> [Material supplied]:
_____
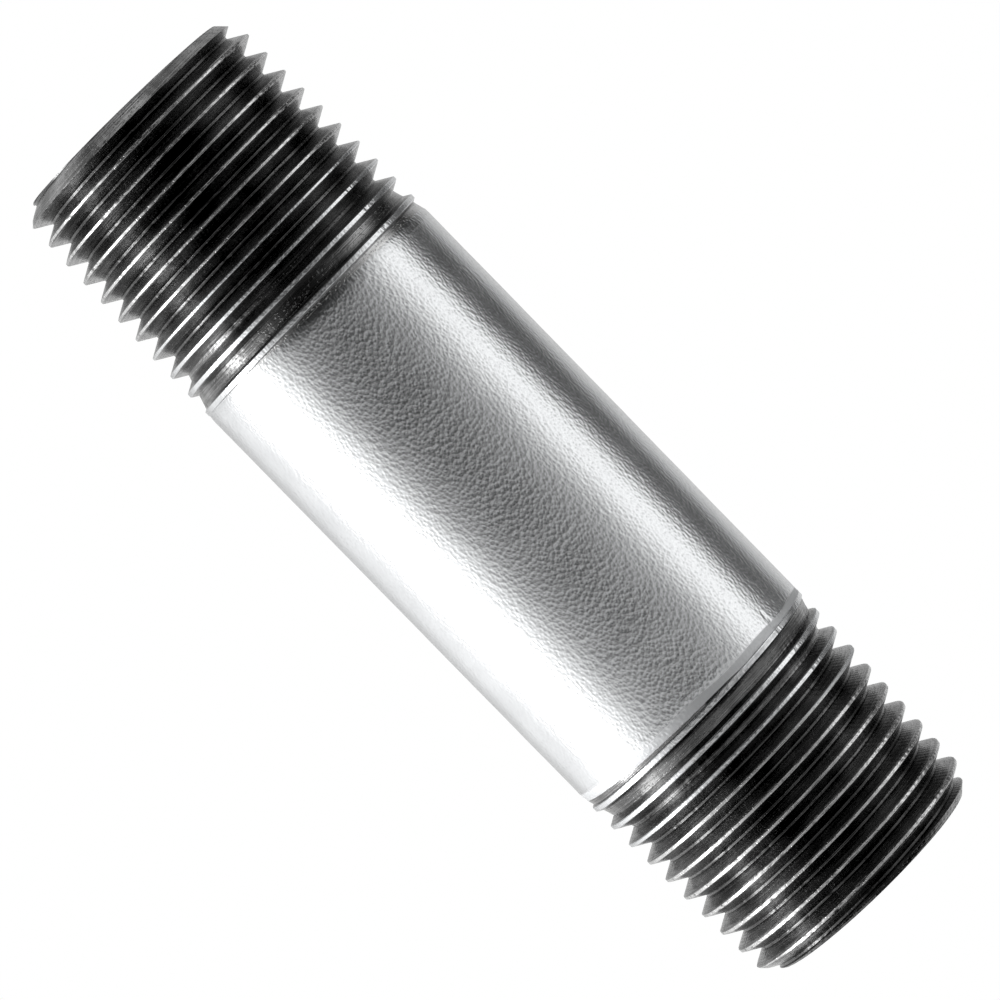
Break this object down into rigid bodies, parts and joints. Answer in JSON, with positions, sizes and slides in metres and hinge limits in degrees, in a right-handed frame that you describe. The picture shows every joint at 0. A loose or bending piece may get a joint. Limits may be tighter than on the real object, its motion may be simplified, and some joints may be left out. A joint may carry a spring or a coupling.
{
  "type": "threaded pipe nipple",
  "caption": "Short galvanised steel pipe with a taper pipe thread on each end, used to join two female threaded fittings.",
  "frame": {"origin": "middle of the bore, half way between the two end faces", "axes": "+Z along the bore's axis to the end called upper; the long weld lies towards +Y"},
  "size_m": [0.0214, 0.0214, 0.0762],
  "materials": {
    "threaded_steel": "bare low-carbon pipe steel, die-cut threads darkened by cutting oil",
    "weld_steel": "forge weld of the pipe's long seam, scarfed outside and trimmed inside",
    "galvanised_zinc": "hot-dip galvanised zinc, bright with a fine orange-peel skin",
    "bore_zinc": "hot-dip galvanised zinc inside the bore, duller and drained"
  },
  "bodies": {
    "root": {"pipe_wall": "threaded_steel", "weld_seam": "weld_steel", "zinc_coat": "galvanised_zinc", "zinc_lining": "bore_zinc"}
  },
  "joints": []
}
_____
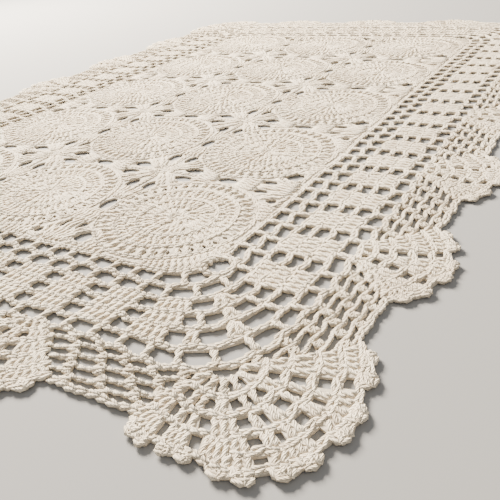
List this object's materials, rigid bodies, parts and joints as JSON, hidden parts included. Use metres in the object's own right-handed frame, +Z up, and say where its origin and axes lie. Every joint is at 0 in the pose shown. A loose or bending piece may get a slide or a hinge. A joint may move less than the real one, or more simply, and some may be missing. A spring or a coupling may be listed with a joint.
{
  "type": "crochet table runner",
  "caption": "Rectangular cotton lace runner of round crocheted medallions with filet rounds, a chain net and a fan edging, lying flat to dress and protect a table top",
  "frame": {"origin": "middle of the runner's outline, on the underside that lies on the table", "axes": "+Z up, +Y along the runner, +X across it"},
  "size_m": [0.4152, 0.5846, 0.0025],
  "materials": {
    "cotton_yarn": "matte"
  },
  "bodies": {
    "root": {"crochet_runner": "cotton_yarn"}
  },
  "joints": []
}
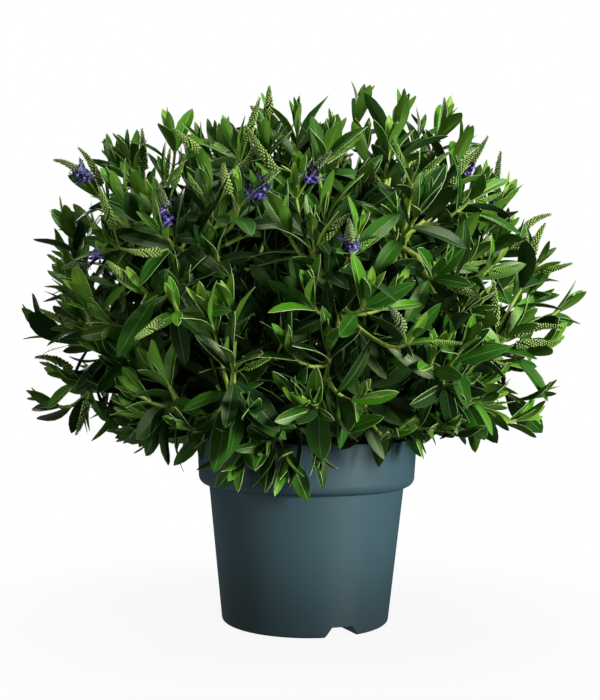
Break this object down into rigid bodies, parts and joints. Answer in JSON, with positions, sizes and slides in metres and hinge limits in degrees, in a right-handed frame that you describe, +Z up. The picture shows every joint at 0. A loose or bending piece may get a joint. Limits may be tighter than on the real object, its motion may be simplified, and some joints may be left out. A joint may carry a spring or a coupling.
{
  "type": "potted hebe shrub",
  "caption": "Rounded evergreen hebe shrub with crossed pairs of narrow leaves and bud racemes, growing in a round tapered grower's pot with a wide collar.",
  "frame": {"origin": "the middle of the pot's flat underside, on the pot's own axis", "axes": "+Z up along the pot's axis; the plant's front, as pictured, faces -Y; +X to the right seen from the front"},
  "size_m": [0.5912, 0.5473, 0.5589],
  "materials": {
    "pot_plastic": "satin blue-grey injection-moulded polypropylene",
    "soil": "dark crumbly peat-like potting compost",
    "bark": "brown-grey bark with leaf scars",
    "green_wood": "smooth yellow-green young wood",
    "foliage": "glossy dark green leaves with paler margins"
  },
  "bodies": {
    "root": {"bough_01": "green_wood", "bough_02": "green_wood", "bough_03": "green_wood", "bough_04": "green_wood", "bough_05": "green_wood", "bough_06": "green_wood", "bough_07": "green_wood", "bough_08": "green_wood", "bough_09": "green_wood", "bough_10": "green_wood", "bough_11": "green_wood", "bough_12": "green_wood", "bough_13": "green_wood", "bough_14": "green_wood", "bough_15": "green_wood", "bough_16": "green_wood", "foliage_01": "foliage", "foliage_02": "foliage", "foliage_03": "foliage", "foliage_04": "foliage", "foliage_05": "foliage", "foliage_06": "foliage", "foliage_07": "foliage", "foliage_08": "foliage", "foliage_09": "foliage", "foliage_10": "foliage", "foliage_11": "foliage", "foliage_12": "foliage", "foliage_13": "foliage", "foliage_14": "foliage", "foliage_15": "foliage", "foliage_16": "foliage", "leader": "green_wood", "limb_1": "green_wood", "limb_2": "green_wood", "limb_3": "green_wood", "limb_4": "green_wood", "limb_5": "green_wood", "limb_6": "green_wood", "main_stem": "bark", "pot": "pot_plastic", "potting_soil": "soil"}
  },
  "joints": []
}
_____
> [Exercise brief]: Copy out each line of the records that holds the string "piece".

> [Solved exercise]:
Break this object down into rigid bodies, parts and joints. Answer in JSON, with positions, sizes and slides in metres and hinge limits in degrees, in a right-handed frame that you describe. The picture shows every joint at 0. A loose or bending piece may get a joint. Limits may be tighter than on the real object, its motion may be simplified, and some joints may be left out. A joint may carry a spring or a coupling.
List this object's materials, rigid bodies, parts and joints as JSON, hidden parts included. Use metres in the object's own right-handed frame, +Z up, and say where its origin and axes lie. Every joint is at 0 in the pose shown. A loose or bending piece may get a slide or a hinge. A joint may move less than the real one, or more simply, and some may be missing. A spring or a coupling may be listed with a joint.
Break this object down into rigid bodies, parts and joints. Answer in JSON, with positions, sizes and slides in metres and hinge limits in degrees, in a right-handed frame that you describe, +Z up. The picture shows every joint at 0. A loose or bending piece may get a joint. Limits may be tighter than on the real object, its motion may be simplified, and some joints may be left out. A joint may carry a spring or a coupling.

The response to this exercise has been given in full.